=== Problem statement ===
Please give back word for word the lines below, from the first one through the one with "LOOP_REACH = 0.010".

###

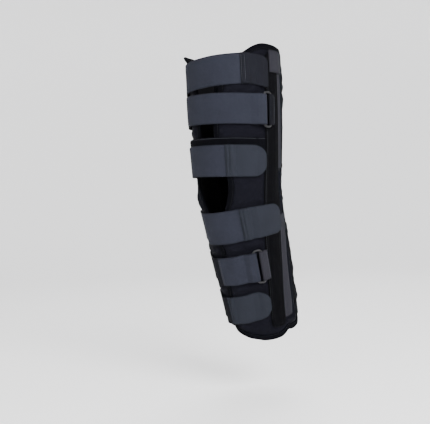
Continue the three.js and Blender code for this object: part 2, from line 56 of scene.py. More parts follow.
# Materials' thicknesses and widths
PANEL_THICKNESS = 0.0045
BINDING_THICKNESS = 0.001
BINDING_WIDTH = 0.008
PAD_THICKNESS = 0.0035
STRIP_THICKNESS = 0.0015
PATCH_THICKNESS = 0.0012
STRAP_WIDTH = 0.049
STRAP_THICKNESS = 0.0018
TAB_THICKNESS = 0.0016
BAND_THICKNESS = 0.0012
LAYER_GAP = 0.0004
SQUEEZE = BINDING_THICKNESS + LAYER_GAP
ON_PANEL = PANEL_THICKNESS + LAYER_GAP
FLAP_LIFT = ON_PANEL
TOP_CORNER_FLARE = 0.008

# Rings and the loops that hold them
RING_WIRE_RADIUS = 0.0016
RING_SLOT = 0.0075
RING_CORNER_RADIUS = 0.004
RING_SIDE_CLEARANCE = 0.0012
LOOP_THICKNESS = 0.0014
LOOP_REACH = 0.010

# Finish of the sewn pieces
PANEL_CORNER_RADIUS = 0.010
PANEL_TUCK = 0.003
PANEL_CROWN = 0.0012
PANEL_SWELL_LENGTH = 0.045
FOLD_LENGTH = 0.016
FOLD_DEPTH = 0.0012
KNIT_RIB = 0.0034
KNIT_RIB_DEPTH = 0.00012
KNIT_SWAY_LENGTH = 0.05
SLACK_FADE = 0.010
SQUEEZE_SPREAD = 0.0045
SQUEEZE_OVERLAP = 0.0005
BINDING_PUFF = 0.0003
BINDING_PUFF_LENGTH = 0.012
BINDING_CLEARANCE = 0.0002
BINDING_STITCH = 0.84
PAD_EDGE_ROUND = 0.0030
PAD_SEAM_INSET = 0.0048
PAD_EDGE_STITCH = 0.0018
PAD_CORNER = 0.009
STRIP_CORNER = 0.0012
PAD_RIB = 0.0062
PAD_RIB_DEPTH = 0.00035
PAD_SEAM_DEPTH = 0.0009
PAD_SEAM_SPREAD = 0.0009
PAD_SEAM_SINK = 0.0006
PAD_EDGE_LEVEL = 0.84
PAD_RIDGE = 0.0008
PAD_RIDGE_SPREAD = 0.009
PAD_SWELL = 0.0005
PAD_SWELL_LENGTH = 0.03
PAD_SWELL_FADE = (0.004, 0.01)
PAD_RIB_FADE = (0.005, 0.008)
SEAM_ROWS = (-2.0, 2.0)
ANCHOR_ROWS = (1.6, 4.4)
HEM_ROWS = (1.6, 3.8)
LOOP_ROWS = (0.0014, 0.0034)
ROW_INSET = 0.0018
STRIP_ROW_INSET = 0.0016
SEAM_GROOVE = 0.0011
SEAM_SPREAD = 0.0009
SEAM_ROW_SINK = 0.85 * SEAM_GROOVE
CROSS_ROW_INSET = 0.0025
STITCH_LENGTH = 0.0026
STITCH_PITCH = 0.0036
STITCH_RADIUS = 0.00028
STITCH_BREADTH = 1.3
STITCH_STAND = 0.00005
CLOTH_STEP = 0.0017
WEBBING_STEP = 0.0022
WEBBING_EDGE = 0.0011
WEBBING_ROUND = 0.55
STRAP_STEP = 1.0
TAB_STEP = 0.35
STRAP_RIPPLE = 0.00045
RIPPLE_LENGTH = 0.035
RIPPLE_REACH = 0.014
CLOTH_GRID = 0.005
CLOTH_GROWTH = 0.08
CLOTH_BENDING = 0.05
CLOTH_STIFFNESS = 20
CLOTH_MASS = 0.2
CLOTH_QUALITY = 6
CLOTH_HELD = 0.4
CLOTH_PRESSURE = 0.3
CLOTH_FRAMES = 20
CLOTH_START = 0.00015
CLOTH_START_LENGTH = 0.02
CLOTH_SINK = 0.0010
CLOTH_RISE = 0.0035

BINDING_SEED = 40
PAD_SEED = 60
STRAP_SEED = 80
TAB_SEED = 90
RING_LOOP_SEED = 7

# The limb's form and the borders of what lies on it. Heights are shares of the length above the
# knee or below it
FORM = {
    "height": (-1.0, -0.7, -0.45, -0.18, 0.0, 0.2, 0.52, 0.8, 1.0),
    "end": (1.0, 0.7, 0.35, 0.2, 0.0, 0.375, 0.875, 1.0, 1.0),
    "front": (0.0, 0.0, -0.1, 0.0, 0.67, 0.67, 0.67, 0.7, 1.0),
    "back": (0.8, 1.0, 0.9, 0.4, 0.0, 0.3, 0.2, 0.2, 0.2),
}
OUTER_FRONT = {
    "height": (-1.0, -0.62, -0.33, -0.26, -0.16, -0.05, 0.0, 0.07, 0.15, 0.36, 0.45, 0.7, 0.9),
    "angle": (-16, -11, -5, -8, 3, 14.5, 19.5, 23, 21, 9, 8, 17, 21),
}
OUTER_REAR = {"height": (-1.0, -0.4, -0.2, 1.0), "angle": (113, 115, 118, 118)}
OUTER_TOP = {"angle": (16, 30, 46, 60, 75, 118), "height": (0.86, 0.885, 0.928, 0.975, 1.0, 0.99)}
OUTER_BOTTOM = {
    "angle": (-17, -10, 12, 30, 48, 62, 71, 78, 86, 97, 113),
    "height": (
        -0.885, -0.925, -0.974, -1.003, -1.01, -1.008, -0.994, -0.977, -0.986, -0.99, -0.985
    ),
}
INNER_FRONT = {
    "height": (-0.9, -0.35, -0.17, -0.07, 0.01, 0.09, 0.18, 0.36, 0.45, 0.7, 0.8, 0.9, 1.0),
    "angle": (3, 2, -8, -21, -32, -43, -40, -21, -17, -19, -27, -43, -48),
}
INNER_REAR = {"height": (-1.0, 1.0), "angle": (-114, -118)}
INNER_TOP = 0.99
INNER_BOTTOM = {"angle": (-118, -60, 3), "height": (-0.93, -0.905, -0.9)}
BACK_JOINT = 2 * BINDING_THICKNESS + 3 * LAYER_GAP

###

=== Output ===
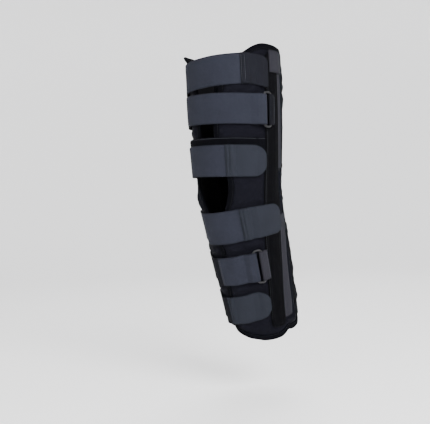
Continue the three.js and Blender code for this object: part 2, from line 56 of scene.py. More parts follow.
# Materials' thicknesses and widths
PANEL_THICKNESS = 0.0045
BINDING_THICKNESS = 0.001
BINDING_WIDTH = 0.008
PAD_THICKNESS = 0.0035
STRIP_THICKNESS = 0.0015
PATCH_THICKNESS = 0.0012
STRAP_WIDTH = 0.049
STRAP_THICKNESS = 0.0018
TAB_THICKNESS = 0.0016
BAND_THICKNESS = 0.0012
LAYER_GAP = 0.0004
SQUEEZE = BINDING_THICKNESS + LAYER_GAP
ON_PANEL = PANEL_THICKNESS + LAYER_GAP
FLAP_LIFT = ON_PANEL
TOP_CORNER_FLARE = 0.008

# Rings and the loops that hold them
RING_WIRE_RADIUS = 0.0016
RING_SLOT = 0.0075
RING_CORNER_RADIUS = 0.004
RING_SIDE_CLEARANCE = 0.0012
LOOP_THICKNESS = 0.0014
LOOP_REACH = 0.010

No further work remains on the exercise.